Maria Teresa disse...

Oi minha querida cronista,
desejos ocultos...
pedir ou não pedir...
ser ousado ou cauteloso...
disto tudo só uma certeza:
a gente se arrepende do que fez sim. Mesmo sabendo que não adianta nada, que já está feito...
Crônica, como sempre, de mestre!
Beijocas saudosas,
Maria Teresa

Anônimo disse...

Ana,

Você escreve muito bem e seus textos são deliciosos de ler!!
Não deixe de acreditar nisso sempre!!!

Beijos
Claudia

ira disse...

AMEI! fez lembrar-me de um tempo de paixão avassaladora onde escrevi:
Viver em constante oscilação
Numa eterna ansiedade
|De não se saber na verdade
Onde vai dar esse chão
Saber que não se quer mais
caminhar por esta estrada
E apesar disto, ficar
Parada na encruzilhada
Esperando ele chegar
Querer tornar-se heroína
e se sentir a bandida
Será cruz ou será sina?
Não, não, é amor demais
Que te domina!

Carolina Martínez disse...

adoro ler seus textos, são ótimos!
Coragem que tudo vai dar certo.

beijos

Fernando Freire Jr. disse...

Se eu pudesse fazer um pedido agora, certamente seria receber esse dom que vc tem.
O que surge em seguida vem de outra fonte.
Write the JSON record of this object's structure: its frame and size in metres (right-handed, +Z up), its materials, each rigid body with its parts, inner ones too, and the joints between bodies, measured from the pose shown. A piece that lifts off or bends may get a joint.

De ser concisa e certeira com as palavras. Expressar tanto com tão pouco. Porque meu maior problema ao escrever é justamente ser atropelado pelo meu prórpio cérebro e ser soterrado pela avalanche de idéias e palavras. Como vc consegue me fazer viajar nas suas palavras e sair da realidade num texto de 2 minutos? Amei!